The Senate confirmed her in 2013 after Democratic former President Barack Obama nominated her as a district judge.

Jackson, who was raised in Miami and attended Harvard Law School, has a varied legal resume including earlier in her career representing criminal defendants who could not afford a lawyer. She was part of a three-judge panel that ruled in December against Republican former President Trump’s bid to prevent White House records from being handed over to a congressional panel investigating last year’s Capitol attack.

While Jackson would not change the court’s ideological balance — she would be replacing a fellow liberal — her nomination enables Biden to refresh its liberal wing with a much younger jurist who could serve for decades, just as Trump’s three relatively young appointees are in a position to do.

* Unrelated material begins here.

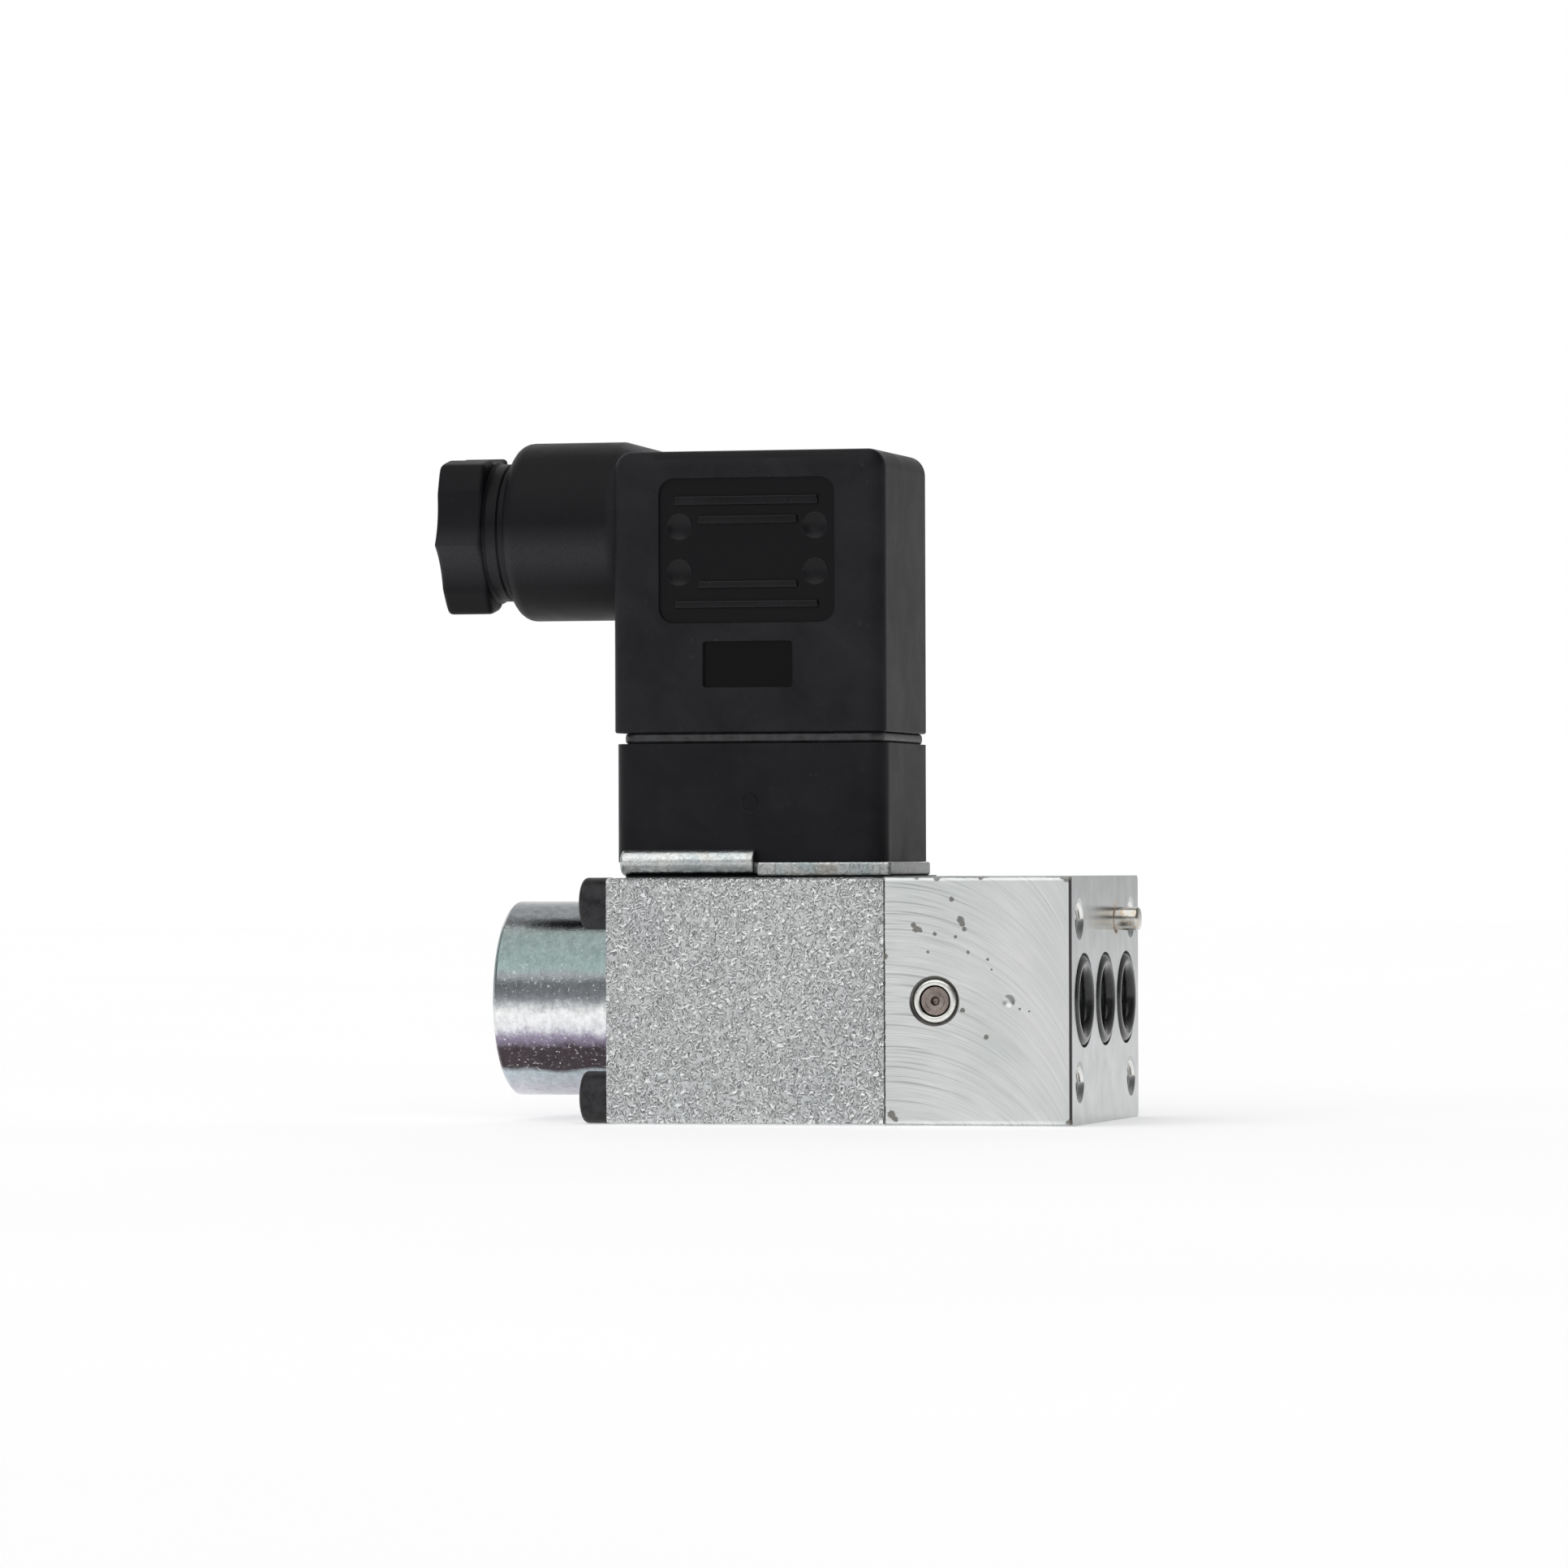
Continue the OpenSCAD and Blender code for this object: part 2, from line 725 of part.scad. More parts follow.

Jackson’s nomination gives Biden a chance to shore up support among women, minorities and liberals ahead of the midterm elections. Biden’s strength among suburban women, seen as a key reason for his victory over Trump, has eroded since taking office last year, worrying his political aides.

Democrats control the Senate because Vice President Kamala Harris can break a tie. They currently lack a working majority after Democratic Senator Ben Ray Lujan had a stroke. He is expected to recover in time to vote on Jackson.

Because of a rules change spearheaded by Republicans to ease the confirmation of Trump’s first nominee amid Democratic opposition, only a simple Senate majority vote is needed for confirmation.

Breyer, who at 83 is the court’s oldest justice, plans to step aside when its current term ends, usually in late June.

The Supreme Court is due to rule in the coming months in cases that could curb abortion rights and expand gun rights. In its next term it is due to hear a case that could end affirmative action policies used by colleges and universities to increase the number of Black and Hispanic students.